Have you ever thought of how life would be if you were to be downsized? Squeeze your body into a tiny, 12 centimeters-tall version of your usual self? Having at your command a world of luxury, at the small price of losing your size, and helping the Planet in the process? Yes or no?
How many would go for this choice, albeit irreversible, and how many would be too scared to see it through?
How life could change? How collectivity would change, despite everything, despite all we know?
That’s just a number of the whole lot of questions that Downsizing asks its audience.
And, no: by the end of the movie, there will be no right, unquestionable answer.
Matt Damon is Paul Safranek, a man with a stable yet uneventful life. He’s always lived in the same house he was born in, first with his mother and then with his wife, never really accomplishing anything above the ordinary. He’s married to Audrey Safranek (Kristen Wiig) and they’re not happy; the couple would happily buy a new house, but that takes money and the Safraneks are average, with debts to the roof and no possibility of living as they desire. When Paul and his wife decide to shriek themselves, it seems to be the only possible way to escape reality: small people have better houses, earns a lot and easily, enjoy minimum waste and a lot of free time and comforts. Who wouldn’t sign up for something like this?
Well, did we mention that never, ever, Paul’s life goes like he plans?
His wife crushes under the pressure and things go south for Paul.
Be it out of fear, or pure egoism and cowardice (because yes, Audrey may be considered as a negative character) Paul wakes up alone. His wife has abandoned him and ran away, without even saying sorry, without thinking of talking it through before letting him go down the project of downsizing alone. Now Paul, 12 cm of deep desperation, needs to adjust to his new rich, solitary, small life.
Things change when he meets his neighbour (Christoph Waltz, always irresistible and funny). Prompted by a wild party, Paul gets to know Gong Jiang (Hong Chau). Gong Jiang is bossy and straightforward, but she is also selfless, kind and devoted to helping others. Thanks to her, Paul will understand to see things in a different way; and that love can come also for small people, and it can be gigantic.

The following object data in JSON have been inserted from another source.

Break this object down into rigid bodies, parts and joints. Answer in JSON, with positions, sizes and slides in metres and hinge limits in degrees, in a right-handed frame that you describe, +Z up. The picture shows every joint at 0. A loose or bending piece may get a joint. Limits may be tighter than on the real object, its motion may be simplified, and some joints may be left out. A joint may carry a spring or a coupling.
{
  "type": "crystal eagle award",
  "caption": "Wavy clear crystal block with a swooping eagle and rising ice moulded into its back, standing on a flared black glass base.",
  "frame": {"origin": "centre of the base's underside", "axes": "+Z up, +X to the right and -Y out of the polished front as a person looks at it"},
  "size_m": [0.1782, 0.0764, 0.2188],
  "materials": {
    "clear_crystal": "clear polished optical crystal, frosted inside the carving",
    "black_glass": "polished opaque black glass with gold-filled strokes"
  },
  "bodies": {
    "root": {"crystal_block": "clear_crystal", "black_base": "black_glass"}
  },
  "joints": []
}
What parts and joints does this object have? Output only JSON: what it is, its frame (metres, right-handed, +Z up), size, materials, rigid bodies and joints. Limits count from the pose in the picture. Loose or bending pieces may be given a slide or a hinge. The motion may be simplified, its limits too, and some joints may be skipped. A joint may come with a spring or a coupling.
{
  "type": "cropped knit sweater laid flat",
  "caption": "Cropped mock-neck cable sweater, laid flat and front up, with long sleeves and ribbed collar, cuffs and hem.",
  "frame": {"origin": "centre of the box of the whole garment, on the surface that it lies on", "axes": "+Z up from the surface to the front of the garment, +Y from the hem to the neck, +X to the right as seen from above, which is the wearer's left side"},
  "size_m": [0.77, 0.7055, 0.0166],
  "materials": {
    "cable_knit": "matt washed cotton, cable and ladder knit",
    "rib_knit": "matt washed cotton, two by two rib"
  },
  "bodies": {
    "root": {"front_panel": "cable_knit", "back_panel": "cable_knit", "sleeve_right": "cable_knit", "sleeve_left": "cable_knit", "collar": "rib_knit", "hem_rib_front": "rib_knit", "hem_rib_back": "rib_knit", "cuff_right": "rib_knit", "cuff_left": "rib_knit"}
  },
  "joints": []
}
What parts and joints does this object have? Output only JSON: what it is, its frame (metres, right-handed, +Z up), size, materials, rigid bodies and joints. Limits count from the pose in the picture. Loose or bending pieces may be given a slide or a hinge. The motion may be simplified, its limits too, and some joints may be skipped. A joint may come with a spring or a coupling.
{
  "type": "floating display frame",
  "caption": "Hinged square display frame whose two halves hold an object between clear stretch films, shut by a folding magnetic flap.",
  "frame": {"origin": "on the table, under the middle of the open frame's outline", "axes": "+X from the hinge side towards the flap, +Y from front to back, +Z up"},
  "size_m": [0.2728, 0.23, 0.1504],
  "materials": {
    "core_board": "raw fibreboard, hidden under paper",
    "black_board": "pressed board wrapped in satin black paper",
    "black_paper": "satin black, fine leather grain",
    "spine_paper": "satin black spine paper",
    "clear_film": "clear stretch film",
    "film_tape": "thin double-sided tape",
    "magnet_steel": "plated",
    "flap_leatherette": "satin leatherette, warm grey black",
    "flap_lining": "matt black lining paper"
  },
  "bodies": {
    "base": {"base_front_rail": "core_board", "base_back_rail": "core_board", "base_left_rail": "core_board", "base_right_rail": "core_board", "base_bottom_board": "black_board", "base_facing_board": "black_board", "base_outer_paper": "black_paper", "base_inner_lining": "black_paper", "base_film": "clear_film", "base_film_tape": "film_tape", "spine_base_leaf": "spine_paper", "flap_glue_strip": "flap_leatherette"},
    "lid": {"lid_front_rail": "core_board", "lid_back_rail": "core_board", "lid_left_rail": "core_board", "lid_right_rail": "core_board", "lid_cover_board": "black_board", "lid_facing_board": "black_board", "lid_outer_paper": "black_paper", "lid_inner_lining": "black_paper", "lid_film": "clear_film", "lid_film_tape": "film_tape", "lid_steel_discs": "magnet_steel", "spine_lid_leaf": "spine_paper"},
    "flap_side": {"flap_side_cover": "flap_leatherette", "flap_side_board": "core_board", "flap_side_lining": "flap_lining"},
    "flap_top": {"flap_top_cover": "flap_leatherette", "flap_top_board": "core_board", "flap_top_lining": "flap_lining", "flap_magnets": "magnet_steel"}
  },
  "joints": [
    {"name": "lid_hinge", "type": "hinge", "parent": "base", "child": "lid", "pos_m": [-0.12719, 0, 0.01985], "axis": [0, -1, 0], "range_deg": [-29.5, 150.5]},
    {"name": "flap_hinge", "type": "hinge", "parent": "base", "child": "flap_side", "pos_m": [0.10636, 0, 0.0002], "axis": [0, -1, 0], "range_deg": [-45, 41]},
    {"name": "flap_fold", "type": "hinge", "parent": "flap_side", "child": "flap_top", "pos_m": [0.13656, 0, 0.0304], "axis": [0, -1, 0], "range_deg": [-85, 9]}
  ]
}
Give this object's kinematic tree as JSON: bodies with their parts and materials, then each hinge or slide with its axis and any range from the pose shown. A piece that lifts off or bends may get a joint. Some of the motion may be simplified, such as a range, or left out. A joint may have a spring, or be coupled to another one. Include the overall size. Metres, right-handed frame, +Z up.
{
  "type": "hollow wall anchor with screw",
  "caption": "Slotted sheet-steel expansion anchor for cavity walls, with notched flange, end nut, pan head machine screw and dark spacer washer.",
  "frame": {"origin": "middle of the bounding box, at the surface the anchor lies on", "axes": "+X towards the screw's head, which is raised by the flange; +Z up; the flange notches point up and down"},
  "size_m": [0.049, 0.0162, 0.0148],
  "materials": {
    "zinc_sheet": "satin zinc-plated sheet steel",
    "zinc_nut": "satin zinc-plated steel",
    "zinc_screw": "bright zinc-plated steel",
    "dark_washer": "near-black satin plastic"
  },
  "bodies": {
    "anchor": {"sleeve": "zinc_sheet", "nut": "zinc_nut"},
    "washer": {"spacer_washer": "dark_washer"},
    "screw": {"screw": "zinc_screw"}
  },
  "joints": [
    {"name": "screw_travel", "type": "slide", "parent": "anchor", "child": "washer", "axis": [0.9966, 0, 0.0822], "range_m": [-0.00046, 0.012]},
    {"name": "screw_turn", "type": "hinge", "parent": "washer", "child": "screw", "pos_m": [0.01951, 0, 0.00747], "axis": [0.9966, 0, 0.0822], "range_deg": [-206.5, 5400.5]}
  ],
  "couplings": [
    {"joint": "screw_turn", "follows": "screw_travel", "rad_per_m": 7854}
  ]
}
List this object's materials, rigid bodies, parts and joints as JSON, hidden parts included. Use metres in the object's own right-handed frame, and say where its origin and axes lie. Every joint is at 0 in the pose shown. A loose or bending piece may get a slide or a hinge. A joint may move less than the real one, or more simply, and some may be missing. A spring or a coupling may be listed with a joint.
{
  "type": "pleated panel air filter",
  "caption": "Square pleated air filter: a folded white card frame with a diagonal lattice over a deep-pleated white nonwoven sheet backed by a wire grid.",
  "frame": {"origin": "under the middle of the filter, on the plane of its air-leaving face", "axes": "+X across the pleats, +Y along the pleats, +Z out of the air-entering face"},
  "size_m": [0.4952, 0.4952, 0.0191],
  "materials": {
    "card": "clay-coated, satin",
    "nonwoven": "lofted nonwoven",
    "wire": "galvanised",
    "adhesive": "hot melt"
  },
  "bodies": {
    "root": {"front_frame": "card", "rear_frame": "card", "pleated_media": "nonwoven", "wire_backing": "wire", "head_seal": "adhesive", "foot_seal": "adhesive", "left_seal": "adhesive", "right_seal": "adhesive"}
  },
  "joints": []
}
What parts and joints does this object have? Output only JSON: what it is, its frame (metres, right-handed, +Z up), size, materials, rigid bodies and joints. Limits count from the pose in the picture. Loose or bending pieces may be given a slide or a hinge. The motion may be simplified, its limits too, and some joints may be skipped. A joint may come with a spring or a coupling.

The film was produced by three colleagues who have previously worked elbow-to-elbow: Alexander Payne (Nebraska, Election), Jim Taylor and Mark Johnson. Although the movie seems to have innovative bases Taylor declared that this work has the same pillars of any other of his movies: sense of humor and a great challenge, only with a Sci-Fi premise. At the movie, Stefania Cella collaborated as production designer: she worked alongside with Sorrentino in La Grande Bellezza, and is currently working with him on a Movie about Italian former “Presidente del Consiglio” (prime minister) and businessman Silvio Berlusconi. She had almost total creative freedom, but she was supposed to make the “downsizing machine” look like a giant microwave. Well, she did.
And really, who wouldn’t want a giant microwave that can downsize people?
Downsizing is, first of all and above all, a love story. It’s funny, optimistic and sometimes predictable, such as every other love story. But, somehow, it’s message it’s bigger than that.
For the character of Gong Jiang, Hong Chau underwent therapy and simulations of living as a below-the-knee amputee. She lived, talked and experienced all the things a physical therapist and an amputee has to experience, in order to create authenticity. However, Gong Jiang was not supposed to be 100% authentic: the actress was so good in portraying her character as multi dimensional, reliable, and yet in perfect synchro with all the other themes of the movie. Hong Chau’s character lives in harmony with the narrative flow, creating the perfect heroine for this kind of story.
Matt Demon’s Paul Safranek is not a hero. Gong Jiang is.
The other majestic, unspoken characters in Downsizing are Earth and Science. The first is struggling to keep up with all the resources humankind is wasting, often for nothing but raw greed, the second might come out helpful. Downsized people seems to be the only affordable solution to save our dying planet, which we’re suffocating under peaks of wastage and pollution. Sadly, statistics say that the human race is doomed: the world will purge itself by wiping humanity, its unresentful killer, away. Downsizing is a solution that came too late and barely developed. The heavy themes of this movie are unquestionable, but they blend perfectly with the humoristic and romantic scenes.
Downsizing is considered a social satire, with the premises of a sci-fi and an attention to reality that lies in the humanitarian, environmental aspect of the story.
Director Alexander Payne declared that he and his colleagues, in making the movie, only partially cared about making the “downsizing” credible: the movie is not about making people chose to shrink themselves in order to save the planet.
It’s a love story, a funny one, a realistic one when it comes to feelings and human reactions.
The movie has been presented at the 74 Venice International Film Festival during the opening day, following a press conference with the productors and main protagonists, and is set to be released by Paramount Pictures in December.
It is yet to see this year, too, if Downsizing will place itself as a competitor for the Academy Award, such as many movies that opened the International Venice Film Festival.
All we ask now is: will Downsizing keep up with the tradition?